SOURCE DATA
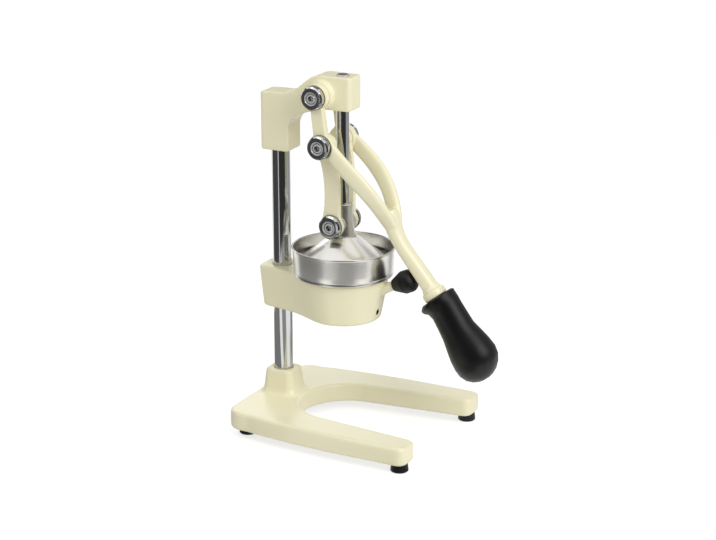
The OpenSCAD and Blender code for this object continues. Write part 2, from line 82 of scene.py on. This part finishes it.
# cream powder coat over cast aluminium: warm, softly glossy, with a faint orange peel
def creamPowderCoat():
    material, tree, shader = newMaterial(
        "cream powder coat", Base_Color=hexToLinear(enamel["colour"]), Roughness=enamel["roughness"],
        Coat_Weight=enamel["coat"], Coat_Roughness=enamel["coatRoughness"])
    place = addNode(tree, "ShaderNodeTexCoord")
    peel = addNode(tree, "ShaderNodeTexNoise", Vector=(place, "Object"), Scale=1 / enamel["peelWidth"],
                   Detail=enamel["peelDetail"], Roughness=enamel["peelRoughness"])
    bump = addNode(tree, "ShaderNodeBump", Height=(peel, "Fac"), Strength=enamel["peelStrength"],
                   Distance=enamel["peelHeight"])
    tree.links.new(bump.outputs["Normal"], shader.inputs["Normal"])
    return material


chrome = {"colour": "#cfd0cf", "metallic": 1.0, "roughness": 0.09}
zinc = {"colour": "#bcbdbf", "metallic": 1.0, "roughness": 0.3}
blackOxide = {"colour": "#2a2928", "metallic": 0.6, "roughness": 0.45}
nylon = {"colour": "#1c1c1c", "metallic": 0.0, "roughness": 0.5}


# a skin with no pattern that would show: plating on ground bar or small screws, a punched washer
def evenSkin(name, look):
    return newMaterial(name, Base_Color=hexToLinear(look["colour"]), Metallic=look["metallic"],
                       Roughness=look["roughness"])[0]


turnedHead = {
    "pitch": 2.54 * mm,        # two dull rings round the hexagon socket, this far apart
    "reach": 7.4 * mm,         # radius past which the face is polished
    "metallic": 0.3,
    "roughness": 0.42,
    "edge": (0.3, 0.7),        # a ring goes from polished to dull between these parts of half a pitch
}
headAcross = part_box("crank_bolt_right")[1][0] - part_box("crank_bolt_right")[0][0]


# the pivot bolts' heads are polished and plated, but two turned rings stay dull and catch the light
def turnedChrome():
    material, tree, shader = newMaterial("hard chrome plate, turned head",
                                         Base_Color=hexToLinear(chrome["colour"]))
    middle = (0.5, 0.5, 0.5)   # of the box that Generated coordinates run through
    place = addNode(tree, "ShaderNodeTexCoord")
    shift = addNode(tree, "ShaderNodeVectorMath", {"operation": "SUBTRACT"}, _0=(place, "Generated"),
                    _1=middle)
    face = addNode(tree, "ShaderNodeVectorMath", {"operation": "MULTIPLY"}, _0=(shift, "Vector"),
                   _1=(headAcross, 0.0, headAcross))
    radius = addNode(tree, "ShaderNodeVectorMath", {"operation": "LENGTH"}, _0=(face, "Vector"))
    half = turnedHead["pitch"] / 2
    waves = addNode(tree, "ShaderNodeMath", {"operation": "PINGPONG"}, _0=(radius, "Value"), _1=half)
    near = addNode(tree, "ShaderNodeMath", {"operation": "LESS_THAN"}, _0=(radius, "Value"),
                   _1=turnedHead["reach"])
    rings = addNode(tree, "ShaderNodeMath", {"operation": "MULTIPLY"}, _0=(waves, "Value"),
                    _1=(near, "Value"))
    start, end = turnedHead["edge"]
    for name, key in (("Metallic", "metallic"), ("Roughness", "roughness")):
        blend = addNode(tree, "ShaderNodeMapRange", Value=(rings, "Value"), From_Min=start * half,
                        From_Max=end * half, To_Min=chrome[key], To_Max=turnedHead[key])
        tree.links.new(blend.outputs["Result"], shader.inputs[name])
    return material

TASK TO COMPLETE
Repeat the data above exactly.

COMPLETE OUTPUT
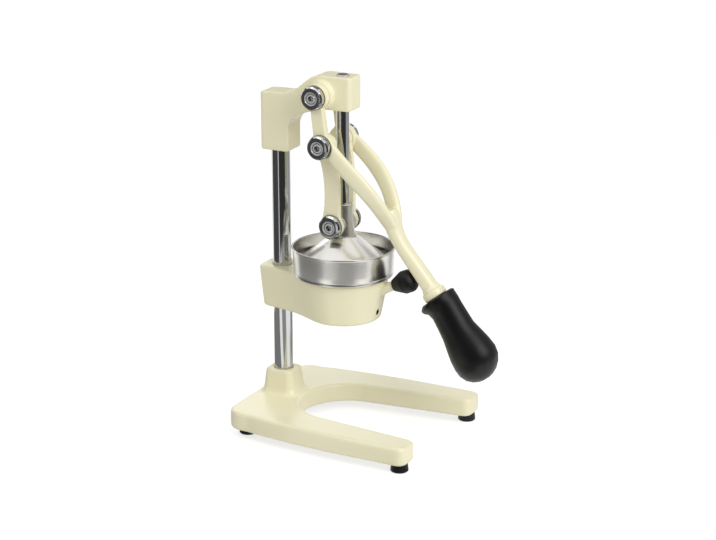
The OpenSCAD and Blender code for this object continues. Write part 2, from line 82 of scene.py on. This part finishes it.
# cream powder coat over cast aluminium: warm, softly glossy, with a faint orange peel
def creamPowderCoat():
    material, tree, shader = newMaterial(
        "cream powder coat", Base_Color=hexToLinear(enamel["colour"]), Roughness=enamel["roughness"],
        Coat_Weight=enamel["coat"], Coat_Roughness=enamel["coatRoughness"])
    place = addNode(tree, "ShaderNodeTexCoord")
    peel = addNode(tree, "ShaderNodeTexNoise", Vector=(place, "Object"), Scale=1 / enamel["peelWidth"],
                   Detail=enamel["peelDetail"], Roughness=enamel["peelRoughness"])
    bump = addNode(tree, "ShaderNodeBump", Height=(peel, "Fac"), Strength=enamel["peelStrength"],
                   Distance=enamel["peelHeight"])
    tree.links.new(bump.outputs["Normal"], shader.inputs["Normal"])
    return material


chrome = {"colour": "#cfd0cf", "metallic": 1.0, "roughness": 0.09}
zinc = {"colour": "#bcbdbf", "metallic": 1.0, "roughness": 0.3}
blackOxide = {"colour": "#2a2928", "metallic": 0.6, "roughness": 0.45}
nylon = {"colour": "#1c1c1c", "metallic": 0.0, "roughness": 0.5}


# a skin with no pattern that would show: plating on ground bar or small screws, a punched washer
def evenSkin(name, look):
    return newMaterial(name, Base_Color=hexToLinear(look["colour"]), Metallic=look["metallic"],
                       Roughness=look["roughness"])[0]


turnedHead = {
    "pitch": 2.54 * mm,        # two dull rings round the hexagon socket, this far apart
    "reach": 7.4 * mm,         # radius past which the face is polished
    "metallic": 0.3,
    "roughness": 0.42,
    "edge": (0.3, 0.7),        # a ring goes from polished to dull between these parts of half a pitch
}
headAcross = part_box("crank_bolt_right")[1][0] - part_box("crank_bolt_right")[0][0]


# the pivot bolts' heads are polished and plated, but two turned rings stay dull and catch the light
def turnedChrome():
    material, tree, shader = newMaterial("hard chrome plate, turned head",
                                         Base_Color=hexToLinear(chrome["colour"]))
    middle = (0.5, 0.5, 0.5)   # of the box that Generated coordinates run through
    place = addNode(tree, "ShaderNodeTexCoord")
    shift = addNode(tree, "ShaderNodeVectorMath", {"operation": "SUBTRACT"}, _0=(place, "Generated"),
                    _1=middle)
    face = addNode(tree, "ShaderNodeVectorMath", {"operation": "MULTIPLY"}, _0=(shift, "Vector"),
                   _1=(headAcross, 0.0, headAcross))
    radius = addNode(tree, "ShaderNodeVectorMath", {"operation": "LENGTH"}, _0=(face, "Vector"))
    half = turnedHead["pitch"] / 2
    waves = addNode(tree, "ShaderNodeMath", {"operation": "PINGPONG"}, _0=(radius, "Value"), _1=half)
    near = addNode(tree, "ShaderNodeMath", {"operation": "LESS_THAN"}, _0=(radius, "Value"),
                   _1=turnedHead["reach"])
    rings = addNode(tree, "ShaderNodeMath", {"operation": "MULTIPLY"}, _0=(waves, "Value"),
                    _1=(near, "Value"))
    start, end = turnedHead["edge"]
    for name, key in (("Metallic", "metallic"), ("Roughness", "roughness")):
        blend = addNode(tree, "ShaderNodeMapRange", Value=(rings, "Value"), From_Min=start * half,
                        From_Max=end * half, To_Min=chrome[key], To_Max=turnedHead[key])
        tree.links.new(blend.outputs["Result"], shader.inputs[name])
    return material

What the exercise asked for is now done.